FIG. 4 illustrates an example system configured to perform the various operations of the above-noted example embodiments of the present invention. Referring to FIG. 4, a system 400 includes any number of processors 402A through 402N, which correspond to any number of computing devices. A memory 404 may store instructions and/or data obtained from the caller/callee. A bus 408 may provide a communication medium between the processors 402, memory 404 and the system processing modules 410.

The processing module 410 may include a language determiner 412 and an outbound caller module 414. In operation, the outbound caller module 414 may dial the end user or caller in an attempt to establish a telephone call.

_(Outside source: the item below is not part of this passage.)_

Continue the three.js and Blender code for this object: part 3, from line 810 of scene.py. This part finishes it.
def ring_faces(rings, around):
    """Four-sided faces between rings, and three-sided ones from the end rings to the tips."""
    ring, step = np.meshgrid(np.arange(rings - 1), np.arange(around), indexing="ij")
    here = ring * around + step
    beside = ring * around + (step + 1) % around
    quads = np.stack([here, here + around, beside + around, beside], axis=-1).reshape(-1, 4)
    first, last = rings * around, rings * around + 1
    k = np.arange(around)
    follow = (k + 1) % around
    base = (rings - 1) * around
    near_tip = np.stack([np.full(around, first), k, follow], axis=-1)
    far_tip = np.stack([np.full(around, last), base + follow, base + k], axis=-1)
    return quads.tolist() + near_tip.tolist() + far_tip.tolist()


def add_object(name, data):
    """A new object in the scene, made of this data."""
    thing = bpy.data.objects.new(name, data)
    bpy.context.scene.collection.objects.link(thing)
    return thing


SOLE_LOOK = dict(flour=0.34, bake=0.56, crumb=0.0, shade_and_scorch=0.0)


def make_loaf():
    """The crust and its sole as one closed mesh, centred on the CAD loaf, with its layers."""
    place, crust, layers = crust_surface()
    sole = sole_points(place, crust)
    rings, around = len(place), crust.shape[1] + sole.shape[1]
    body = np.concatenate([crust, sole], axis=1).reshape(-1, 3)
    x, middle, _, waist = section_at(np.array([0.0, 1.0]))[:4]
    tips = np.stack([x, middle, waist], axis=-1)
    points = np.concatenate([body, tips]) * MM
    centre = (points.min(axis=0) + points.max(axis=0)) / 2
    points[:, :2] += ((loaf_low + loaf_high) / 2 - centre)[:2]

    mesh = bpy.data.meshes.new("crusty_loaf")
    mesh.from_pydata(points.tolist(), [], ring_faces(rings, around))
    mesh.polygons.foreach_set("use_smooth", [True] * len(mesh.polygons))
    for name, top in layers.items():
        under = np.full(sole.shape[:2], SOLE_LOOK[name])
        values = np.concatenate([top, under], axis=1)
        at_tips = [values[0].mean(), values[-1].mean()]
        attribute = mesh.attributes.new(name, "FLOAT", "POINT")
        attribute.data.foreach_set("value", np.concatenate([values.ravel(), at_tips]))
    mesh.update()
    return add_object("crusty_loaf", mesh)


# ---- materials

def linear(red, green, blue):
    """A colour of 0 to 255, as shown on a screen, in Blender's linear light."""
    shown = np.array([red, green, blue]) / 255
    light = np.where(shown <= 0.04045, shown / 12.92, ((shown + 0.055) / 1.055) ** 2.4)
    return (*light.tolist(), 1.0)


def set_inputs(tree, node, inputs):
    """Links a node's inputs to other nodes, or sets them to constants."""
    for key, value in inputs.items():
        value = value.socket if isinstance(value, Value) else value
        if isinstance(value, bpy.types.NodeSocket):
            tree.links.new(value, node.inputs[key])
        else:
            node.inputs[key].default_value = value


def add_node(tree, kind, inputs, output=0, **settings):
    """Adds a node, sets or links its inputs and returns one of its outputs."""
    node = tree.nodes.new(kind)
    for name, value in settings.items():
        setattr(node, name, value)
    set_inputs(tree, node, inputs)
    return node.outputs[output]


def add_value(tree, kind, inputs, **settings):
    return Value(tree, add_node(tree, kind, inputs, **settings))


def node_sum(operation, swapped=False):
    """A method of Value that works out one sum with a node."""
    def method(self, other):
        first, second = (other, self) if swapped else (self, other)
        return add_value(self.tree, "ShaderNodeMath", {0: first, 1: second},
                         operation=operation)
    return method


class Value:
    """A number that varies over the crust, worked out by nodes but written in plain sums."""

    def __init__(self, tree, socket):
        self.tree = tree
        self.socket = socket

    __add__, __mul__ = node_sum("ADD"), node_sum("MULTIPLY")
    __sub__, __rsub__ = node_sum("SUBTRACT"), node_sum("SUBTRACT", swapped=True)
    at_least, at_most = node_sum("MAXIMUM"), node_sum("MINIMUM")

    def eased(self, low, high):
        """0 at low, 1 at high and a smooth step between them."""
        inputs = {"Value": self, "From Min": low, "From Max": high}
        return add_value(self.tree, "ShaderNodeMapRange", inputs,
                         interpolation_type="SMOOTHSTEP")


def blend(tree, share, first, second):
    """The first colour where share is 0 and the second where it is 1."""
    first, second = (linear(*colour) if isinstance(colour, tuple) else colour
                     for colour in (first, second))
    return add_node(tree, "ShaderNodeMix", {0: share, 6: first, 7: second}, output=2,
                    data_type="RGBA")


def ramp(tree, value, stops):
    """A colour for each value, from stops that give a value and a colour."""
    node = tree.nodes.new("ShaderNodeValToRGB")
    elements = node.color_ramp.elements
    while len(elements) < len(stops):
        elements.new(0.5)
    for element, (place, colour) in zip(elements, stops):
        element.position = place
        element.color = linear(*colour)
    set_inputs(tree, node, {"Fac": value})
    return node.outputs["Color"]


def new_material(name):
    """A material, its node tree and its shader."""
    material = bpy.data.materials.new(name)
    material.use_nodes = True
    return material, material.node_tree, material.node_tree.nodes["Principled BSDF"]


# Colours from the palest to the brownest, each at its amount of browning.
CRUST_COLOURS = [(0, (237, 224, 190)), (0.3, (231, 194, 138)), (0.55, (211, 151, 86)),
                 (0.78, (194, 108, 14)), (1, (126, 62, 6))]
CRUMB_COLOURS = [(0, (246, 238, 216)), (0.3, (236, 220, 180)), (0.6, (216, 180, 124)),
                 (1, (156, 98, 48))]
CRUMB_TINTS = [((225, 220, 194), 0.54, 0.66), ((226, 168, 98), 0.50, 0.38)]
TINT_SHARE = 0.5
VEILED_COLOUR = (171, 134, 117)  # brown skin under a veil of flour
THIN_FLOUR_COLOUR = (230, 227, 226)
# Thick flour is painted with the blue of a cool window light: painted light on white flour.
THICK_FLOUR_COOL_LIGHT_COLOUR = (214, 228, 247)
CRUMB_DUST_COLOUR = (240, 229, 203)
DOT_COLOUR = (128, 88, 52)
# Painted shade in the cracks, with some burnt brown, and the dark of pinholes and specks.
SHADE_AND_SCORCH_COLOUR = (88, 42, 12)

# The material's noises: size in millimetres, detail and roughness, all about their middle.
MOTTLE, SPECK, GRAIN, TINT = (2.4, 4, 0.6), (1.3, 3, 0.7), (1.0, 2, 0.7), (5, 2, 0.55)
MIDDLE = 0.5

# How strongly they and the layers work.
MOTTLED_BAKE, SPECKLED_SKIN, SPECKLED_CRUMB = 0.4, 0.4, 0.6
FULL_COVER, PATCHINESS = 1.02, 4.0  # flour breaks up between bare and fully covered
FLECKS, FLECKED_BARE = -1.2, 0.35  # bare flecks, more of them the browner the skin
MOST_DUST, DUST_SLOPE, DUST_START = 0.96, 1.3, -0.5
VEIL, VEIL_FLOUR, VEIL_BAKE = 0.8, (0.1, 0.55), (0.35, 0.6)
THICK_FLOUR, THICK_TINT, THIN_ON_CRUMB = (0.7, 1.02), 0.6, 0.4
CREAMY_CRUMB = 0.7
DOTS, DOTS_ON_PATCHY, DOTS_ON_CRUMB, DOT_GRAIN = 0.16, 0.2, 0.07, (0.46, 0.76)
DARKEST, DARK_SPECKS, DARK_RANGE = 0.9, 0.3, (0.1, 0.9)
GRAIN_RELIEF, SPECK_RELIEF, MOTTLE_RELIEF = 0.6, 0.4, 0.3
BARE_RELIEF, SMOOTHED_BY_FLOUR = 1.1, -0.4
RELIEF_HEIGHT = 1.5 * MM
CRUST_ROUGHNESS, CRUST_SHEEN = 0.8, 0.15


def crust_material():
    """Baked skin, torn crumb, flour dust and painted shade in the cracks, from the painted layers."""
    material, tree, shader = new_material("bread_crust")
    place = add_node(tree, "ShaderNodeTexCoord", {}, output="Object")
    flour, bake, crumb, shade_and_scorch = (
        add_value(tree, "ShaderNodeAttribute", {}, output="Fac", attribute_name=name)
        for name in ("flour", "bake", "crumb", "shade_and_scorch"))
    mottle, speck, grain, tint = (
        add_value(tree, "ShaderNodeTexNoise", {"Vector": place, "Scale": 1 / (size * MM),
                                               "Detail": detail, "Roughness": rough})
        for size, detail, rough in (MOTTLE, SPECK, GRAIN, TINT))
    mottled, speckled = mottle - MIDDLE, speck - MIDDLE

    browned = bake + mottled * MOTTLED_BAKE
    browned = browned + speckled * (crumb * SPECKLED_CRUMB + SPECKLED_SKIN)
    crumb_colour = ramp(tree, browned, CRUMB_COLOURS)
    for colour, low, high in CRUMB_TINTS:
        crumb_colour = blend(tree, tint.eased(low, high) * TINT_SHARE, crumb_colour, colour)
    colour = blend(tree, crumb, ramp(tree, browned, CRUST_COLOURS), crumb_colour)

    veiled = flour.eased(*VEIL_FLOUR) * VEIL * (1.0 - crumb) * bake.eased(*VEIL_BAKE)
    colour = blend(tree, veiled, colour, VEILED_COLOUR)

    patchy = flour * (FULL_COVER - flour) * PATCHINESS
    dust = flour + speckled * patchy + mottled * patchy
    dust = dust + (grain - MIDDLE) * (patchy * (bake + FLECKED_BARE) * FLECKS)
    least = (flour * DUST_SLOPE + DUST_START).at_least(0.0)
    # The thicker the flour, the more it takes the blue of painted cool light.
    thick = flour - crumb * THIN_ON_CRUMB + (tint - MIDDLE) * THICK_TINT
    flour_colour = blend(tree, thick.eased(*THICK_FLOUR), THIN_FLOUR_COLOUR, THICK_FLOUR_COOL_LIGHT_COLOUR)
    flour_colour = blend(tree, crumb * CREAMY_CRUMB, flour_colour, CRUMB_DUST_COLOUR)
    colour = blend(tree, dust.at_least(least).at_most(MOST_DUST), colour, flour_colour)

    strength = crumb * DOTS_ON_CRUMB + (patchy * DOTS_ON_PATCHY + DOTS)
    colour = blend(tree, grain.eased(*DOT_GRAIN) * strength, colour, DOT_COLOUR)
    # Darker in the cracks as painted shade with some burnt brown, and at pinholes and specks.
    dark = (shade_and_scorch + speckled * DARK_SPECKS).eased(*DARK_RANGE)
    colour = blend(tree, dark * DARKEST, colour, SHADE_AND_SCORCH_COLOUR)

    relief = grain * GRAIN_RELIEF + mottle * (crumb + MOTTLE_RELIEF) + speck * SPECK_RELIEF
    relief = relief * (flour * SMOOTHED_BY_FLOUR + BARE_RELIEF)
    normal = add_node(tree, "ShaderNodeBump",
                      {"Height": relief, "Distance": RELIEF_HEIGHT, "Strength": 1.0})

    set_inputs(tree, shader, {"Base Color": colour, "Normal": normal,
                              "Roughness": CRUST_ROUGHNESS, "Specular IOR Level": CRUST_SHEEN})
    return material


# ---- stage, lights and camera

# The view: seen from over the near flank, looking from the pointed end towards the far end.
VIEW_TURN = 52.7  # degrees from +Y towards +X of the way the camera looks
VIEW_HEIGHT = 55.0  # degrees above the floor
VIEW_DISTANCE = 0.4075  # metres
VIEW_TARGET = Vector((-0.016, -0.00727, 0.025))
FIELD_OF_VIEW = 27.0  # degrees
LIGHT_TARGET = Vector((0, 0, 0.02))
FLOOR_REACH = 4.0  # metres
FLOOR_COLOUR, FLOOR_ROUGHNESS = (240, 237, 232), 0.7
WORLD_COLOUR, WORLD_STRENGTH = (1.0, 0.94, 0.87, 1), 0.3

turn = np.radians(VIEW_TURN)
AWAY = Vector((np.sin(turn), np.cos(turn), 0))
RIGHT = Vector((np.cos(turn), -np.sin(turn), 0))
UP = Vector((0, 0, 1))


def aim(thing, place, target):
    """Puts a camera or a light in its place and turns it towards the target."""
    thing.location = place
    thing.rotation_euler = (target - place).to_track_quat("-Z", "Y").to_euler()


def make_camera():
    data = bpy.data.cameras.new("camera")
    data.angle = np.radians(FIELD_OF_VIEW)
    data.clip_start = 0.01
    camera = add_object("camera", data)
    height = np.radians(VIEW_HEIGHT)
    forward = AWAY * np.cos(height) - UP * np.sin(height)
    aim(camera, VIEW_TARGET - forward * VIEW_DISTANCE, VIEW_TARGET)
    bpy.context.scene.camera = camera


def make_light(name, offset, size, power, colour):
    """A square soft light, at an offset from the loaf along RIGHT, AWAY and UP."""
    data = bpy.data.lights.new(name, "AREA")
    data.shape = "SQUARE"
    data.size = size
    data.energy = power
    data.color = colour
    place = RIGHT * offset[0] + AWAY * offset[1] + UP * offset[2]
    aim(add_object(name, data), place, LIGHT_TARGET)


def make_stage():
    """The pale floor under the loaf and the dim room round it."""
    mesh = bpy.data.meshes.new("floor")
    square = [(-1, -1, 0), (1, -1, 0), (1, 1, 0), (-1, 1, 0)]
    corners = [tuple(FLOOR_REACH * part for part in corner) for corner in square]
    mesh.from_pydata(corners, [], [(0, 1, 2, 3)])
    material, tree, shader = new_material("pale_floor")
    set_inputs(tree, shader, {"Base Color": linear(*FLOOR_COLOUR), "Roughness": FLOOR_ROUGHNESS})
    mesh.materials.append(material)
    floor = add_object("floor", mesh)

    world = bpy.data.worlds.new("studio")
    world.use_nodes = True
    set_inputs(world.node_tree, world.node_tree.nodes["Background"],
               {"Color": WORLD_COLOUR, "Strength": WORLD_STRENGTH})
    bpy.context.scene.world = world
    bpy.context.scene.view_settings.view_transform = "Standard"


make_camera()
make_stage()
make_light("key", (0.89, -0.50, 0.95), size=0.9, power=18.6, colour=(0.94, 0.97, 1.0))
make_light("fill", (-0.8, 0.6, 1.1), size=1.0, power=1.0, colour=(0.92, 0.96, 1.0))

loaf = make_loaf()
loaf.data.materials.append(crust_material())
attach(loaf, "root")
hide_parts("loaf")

The outbound caller module 414 may also initiate a communication greeting or solicit a greeting from the callee 102. The callee 102 may speak when prompted to provide an initial greeting, which may be identified as having a corresponding initial characteristic by the language determiner module 412. The callee 102 may provide a spoken word, phrase or utterance that is recorded and analyzed against pre-stored caller data in the database of different language types 440. When a match is discovered, the subsequent menu options, prompts and caller scripts may be configured based on the initial greeting offered by the callee 102. As stated above, subsequent categorizing operations may be performed to ensure ongoing user satisfaction.

While preferred embodiments of the present invention have been described, it is to be understood that the embodiments described are illustrative only and the scope of the invention is to be defined solely by the appended claims when considered with a full range of equivalents and modifications (e.g., protocols, hardware devices, software platforms etc.) thereto.